▶ [Raw data]
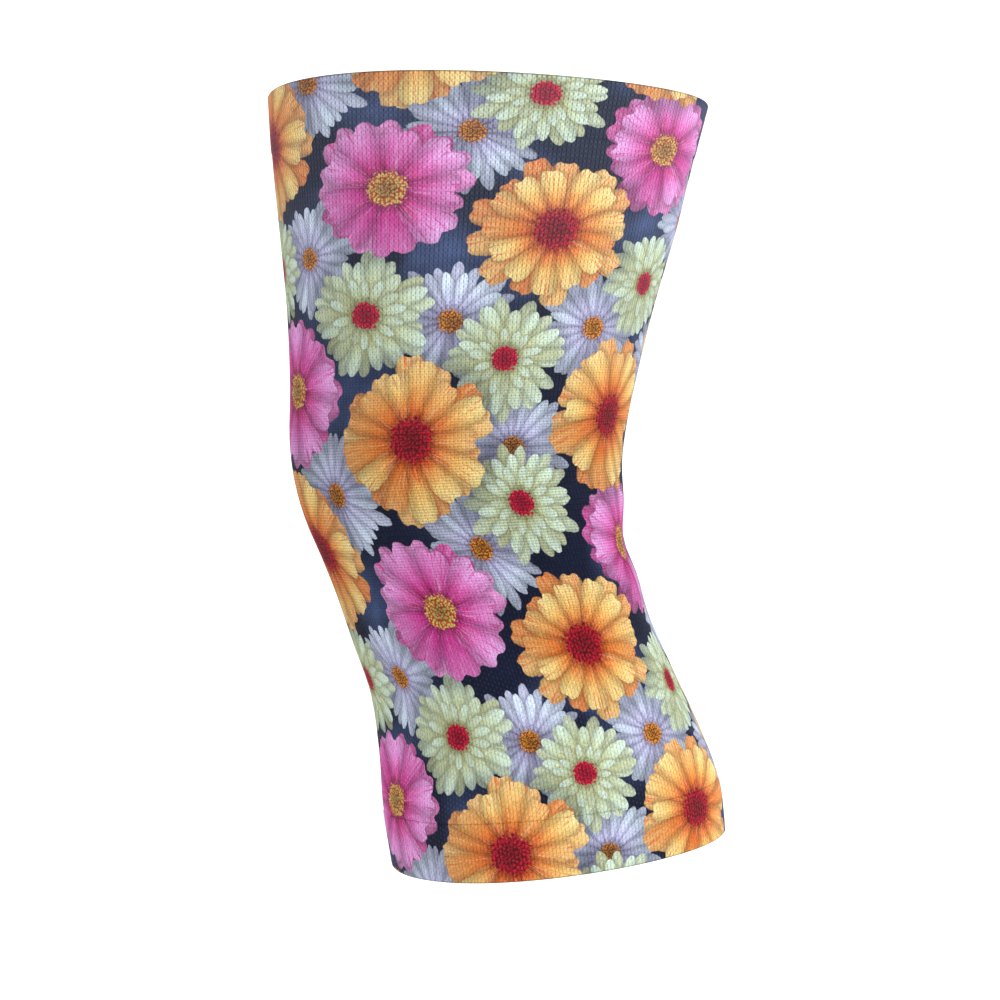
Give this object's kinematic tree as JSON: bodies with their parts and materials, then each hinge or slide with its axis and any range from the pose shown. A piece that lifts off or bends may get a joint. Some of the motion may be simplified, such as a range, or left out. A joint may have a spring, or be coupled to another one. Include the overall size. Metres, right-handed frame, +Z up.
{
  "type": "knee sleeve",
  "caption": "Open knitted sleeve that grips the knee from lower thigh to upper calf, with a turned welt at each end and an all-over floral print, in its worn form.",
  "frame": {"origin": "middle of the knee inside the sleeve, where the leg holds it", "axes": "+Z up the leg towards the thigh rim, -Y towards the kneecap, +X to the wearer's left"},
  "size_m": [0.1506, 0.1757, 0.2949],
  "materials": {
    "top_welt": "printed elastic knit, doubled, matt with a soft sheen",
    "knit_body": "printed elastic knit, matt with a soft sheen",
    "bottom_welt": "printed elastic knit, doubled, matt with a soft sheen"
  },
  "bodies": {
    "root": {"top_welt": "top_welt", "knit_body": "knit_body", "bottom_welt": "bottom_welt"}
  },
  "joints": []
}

▶ [Your task]
Copy out the material above in its entirety. Every detail must match.

▶ [Solution for this task]
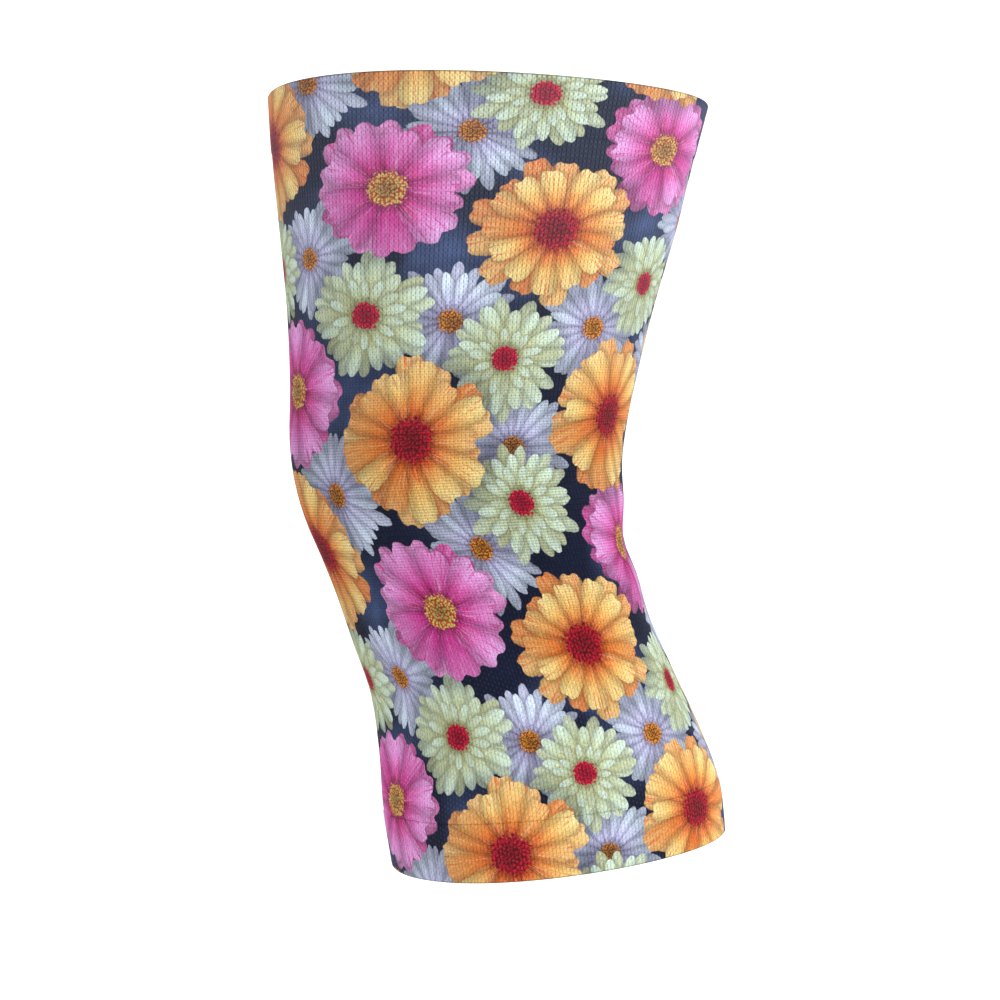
Give this object's kinematic tree as JSON: bodies with their parts and materials, then each hinge or slide with its axis and any range from the pose shown. A piece that lifts off or bends may get a joint. Some of the motion may be simplified, such as a range, or left out. A joint may have a spring, or be coupled to another one. Include the overall size. Metres, right-handed frame, +Z up.
{
  "type": "knee sleeve",
  "caption": "Open knitted sleeve that grips the knee from lower thigh to upper calf, with a turned welt at each end and an all-over floral print, in its worn form.",
  "frame": {"origin": "middle of the knee inside the sleeve, where the leg holds it", "axes": "+Z up the leg towards the thigh rim, -Y towards the kneecap, +X to the wearer's left"},
  "size_m": [0.1506, 0.1757, 0.2949],
  "materials": {
    "top_welt": "printed elastic knit, doubled, matt with a soft sheen",
    "knit_body": "printed elastic knit, matt with a soft sheen",
    "bottom_welt": "printed elastic knit, doubled, matt with a soft sheen"
  },
  "bodies": {
    "root": {"top_welt": "top_welt", "knit_body": "knit_body", "bottom_welt": "bottom_welt"}
  },
  "joints": []
}